One of the basic demands in any Union Budget is that more spending on consumption boost will increase purchasing power and boost auto sales. But that is still too macro. Here are some interesting micro level expectations of the auto sector.
  1. Dealers have been demanding that the Income Tax Act provides benefits of claiming depreciation on vehicles for Individuals. This facility is currently available only to businesses, which is normally passed on to employees. Instead, the government can directly offer depreciation rebate on cars to buyers. This can be extended to salary income also.

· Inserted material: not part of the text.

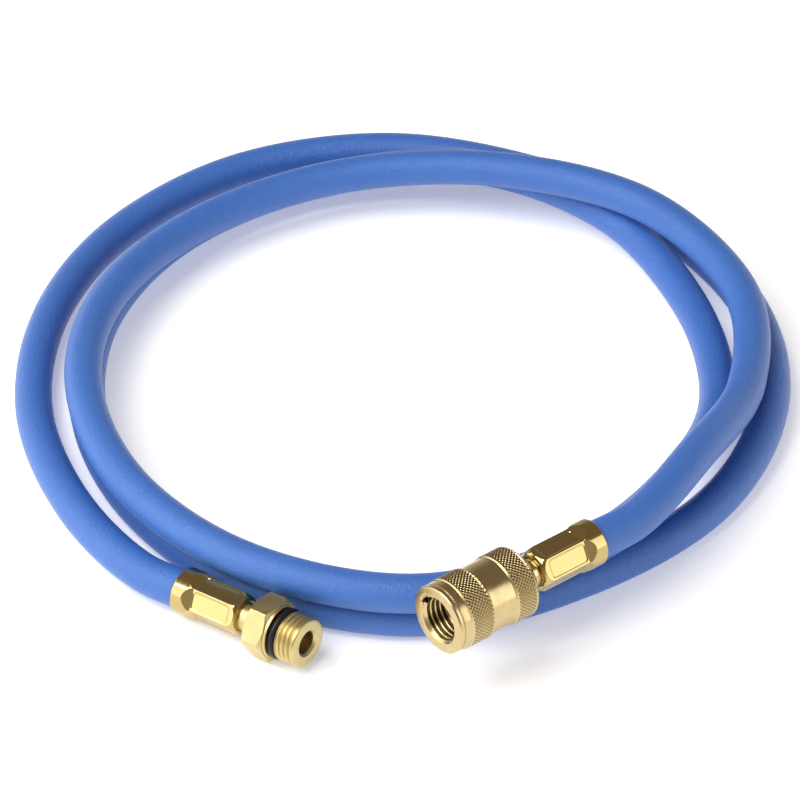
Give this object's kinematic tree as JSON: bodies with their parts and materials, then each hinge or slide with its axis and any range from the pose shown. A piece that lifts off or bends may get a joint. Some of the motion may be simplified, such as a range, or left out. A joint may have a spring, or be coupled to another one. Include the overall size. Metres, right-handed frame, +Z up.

  2. During the slowdown in auto sector growth, the government had offered additional depreciation on vehicles as a temporary measure to boost growth. That facility had expired in Mar-20 and the auto sector has been demanding an extension of this facility for another 3-5 years to boost growth.
  3. GST rates have been a major thorn in the flesh for auto sector. Currently, automobiles are taxed at 28%, which is the non-merit rate of tax applied to cigarettes and similar products. The Budget can at least make a start and rationalize the GST rates and bring it to more acceptable rate of 18% GST to reduce the cost of cars. This will partially offset the persistent price hikes that car sellers are effecting due to input cost spike.
  4. The used car market has been growing rapidly and in most countries there is a robust and institutionalized secondary market for used cars. However, the GST for used cars range from 12% to 18%, which is a sort of double taxation. One demand is to reduce this GST on used cars to 5% to create a buoyant market for used cars in India. Online automobile marketplaces can play a big role in this thrust.
  5. To boost the manufacture and sale of electrical vehicles (EV), easy funding options are required. While the government has offered additional tax incentives in the form of rebates on EVs, getting bank funding is a challenge. One way is to classify EV related lending as priority sector lending, so banks will automatically enhance their lending.
  6. For the EV (electrical vehicles) segment to grow in an organized manner, there is the need for appropriate infrastructure like EV batteries and EV charging stations. EV batteries are based on lithium-ion or nickel-cadmium or nickel-metal hydride or solid state models. The need of the hour is to encourage EV models that are suited to minerals available locally. The R&D for the same can be incentivized by the government by creating a dedicated fund and also giving 200% deduction for such spending.
  7. One of the lessons India learnt from the sugar surplus was that a small push from the government can go a long way in boosting exports. India can create a niche in export of small and compact EVs with a little push from the government in the form of subsidies. India created a robust auto industry based on internal combustion engine. That can be replicated for EVs.
  8. It is time to tweak the production linked incentive (PLI) scheme for the auto sector. The PLI scheme is favouring large players and puts the smaller players at a disadvantage. Since size is the criteria for PLI, most smaller names do not qualify. One way is to allow all the existing MSME EV players to participate in the PLI scheme.
  9. Budget must look at special incentives for auto start-ups driven by innovation. There is already the Fuel Entrepreneur initiative of the government that focuses more on sustainable growth. This can be extended to other innovations to the auto ecosystem including online diesel delivery, EV ecosystem disruption etc. Budget can create a unique set of incentives for the small and medium sized businesses in fuel entrepreneurship.
  10. There is a quiet change that is happening on the way people prefer to own automobiles in India. It appears to be more of shared mobility, subscription-based purchase etc. What this pre-supposes is the existence of a proper lease and rental agreement and the budget can provide a lot more clarity on how such deals can be structured and how the depreciation benefits can be passed on. Income Tax Act will also require tweaks to the lease arrangements.
The budget is likely to be crucial for automobiles. As we said in the beginning, this industry is in a state of flux in terms of supply chains and the EV disruption. The onus is on the government to give a push in the right direction.